I could at least be famous for my eccentric qualities, like Salvador Dali or Gertrude Stein*. But I haven't yet figured out how to grow a luxurious mustache and I am not in a long-term relationship with the inventor of pot brownies, so I'm not sure if the road of eccentricity is really open to me yet.

I feel like a lot of people have no choice but to make a living off of appearing to be normal. This seems exhausting, but I figure some day, one of those people will be me. I've been left under the impression that most employers out there require a certain amount of normalcy from their employees (which is why many of the most interesting people are unemployed). Like you have to wear a suit to work, or not come to work with purple hair and cupcakes on your fingernails**, and you definitely shouldn't have a blog filled with letters addressed to your house-cat, no matter how well-received those letters were.

Generally, meeting these sorts of standards takes an extensive amount of effort. But every once in a while, I accidentally do something too normal to put on the blog, like buying clothing from big box stores, or sleeping past 8 a.m., or reading Eat, Pray, Love. So then I've got to wonder, if you can be normal by accident, am I slowly becoming increasingly more and more normal over time? Is there a median of (outward) normalcy we all generally gravitate towards?
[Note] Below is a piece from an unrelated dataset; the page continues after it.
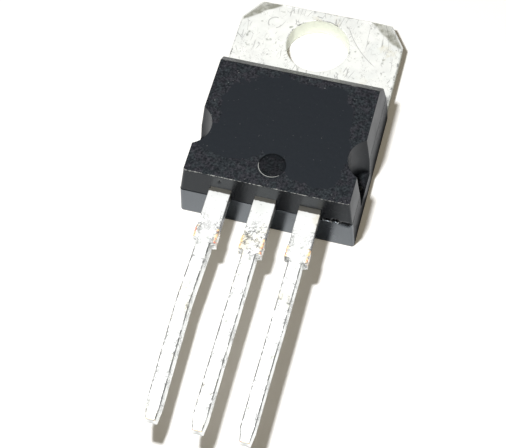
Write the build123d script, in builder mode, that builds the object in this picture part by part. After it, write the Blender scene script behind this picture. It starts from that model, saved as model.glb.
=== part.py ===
from build123d import *
import os
from math import radians, tan

# A three-lead voltage regulator in a moulded power package with a metal heat tab.
# Millimetres. The part lies on its metal back: z = 0 is the back, +Z comes out of the
# black front face, +Y runs to the free end of the tab and the leads run to -Y.
# The origin is the centre of the mounting hole on the back plane.

# Heat tab, the thick strip that carries the chip
tab_width = 10.14
tab_thickness = 1.27
tab_visible_length = 5.90
hole_diameter = 3.85
hole_to_tab_end = 2.60
hole_edge_break = 0.06
corner_cut_x = 0.95
corner_cut_y = 1.45
pressed_corner_x = 2.40
pressed_corner_y = 1.80
pressed_corner_angle = 12.0

# Header, the stretch of the strip inside the moulding
header_length = 6.70
header_side_cover = 0.33
header_lock_step = 0.50
header_lock_height = 0.45

# Leads
lead_pitch = 2.54
lead_thickness = 0.70
lead_back_height = 2.55
lead_length = 13.80
lead_width = 0.77
shoulder_width = 1.24
shoulder_length = 3.25
stub_width = 1.38
stub_length = 0.95
tip_width = 0.50
tip_length = 0.75
tip_press = 0.12
post_width = 2.30
post_length = 2.20
post_corner_round = 0.40
centre_lead_foot = 0.20
centre_lead_slope = 50.0

# Moulded body
body_length = 9.30
body_height = 4.45
body_base_width = 10.30
base_side_draft = 4.0
front_side_draft = 6.9
base_end_draft = 3.6
front_end_draft = 4.8
tab_end_draft = 13.0
bevel_leg = 0.80
parting_step = 0.04
body_corner_round = 0.18

# Side notches, left by the pins that press the header down in the mould
notch_radius = 1.40
notch_depth = 0.76
notch_to_lead_end = 3.27
notch_taper = 4.0

# Ejector pin mark in the front face
ejector_diameter = 1.50
ejector_depth = 0.08
ejector_to_lead_end = 1.65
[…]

And how will I know when I've reached it?



*I know I know, they were also famous for their artistic abilities, not just their mustaches and romances.

**This is why it's best to pick a job where the majority of customers walk through the door hoping to find a scene from Charlie and the Chocolate Factory on the other side.

4 comments:

  1. My theory is that almost everyone has some level of weirdness, but they don't want other people to judge them for it, thus this act of disguising weirdness becomes so common, we call it 'normal'.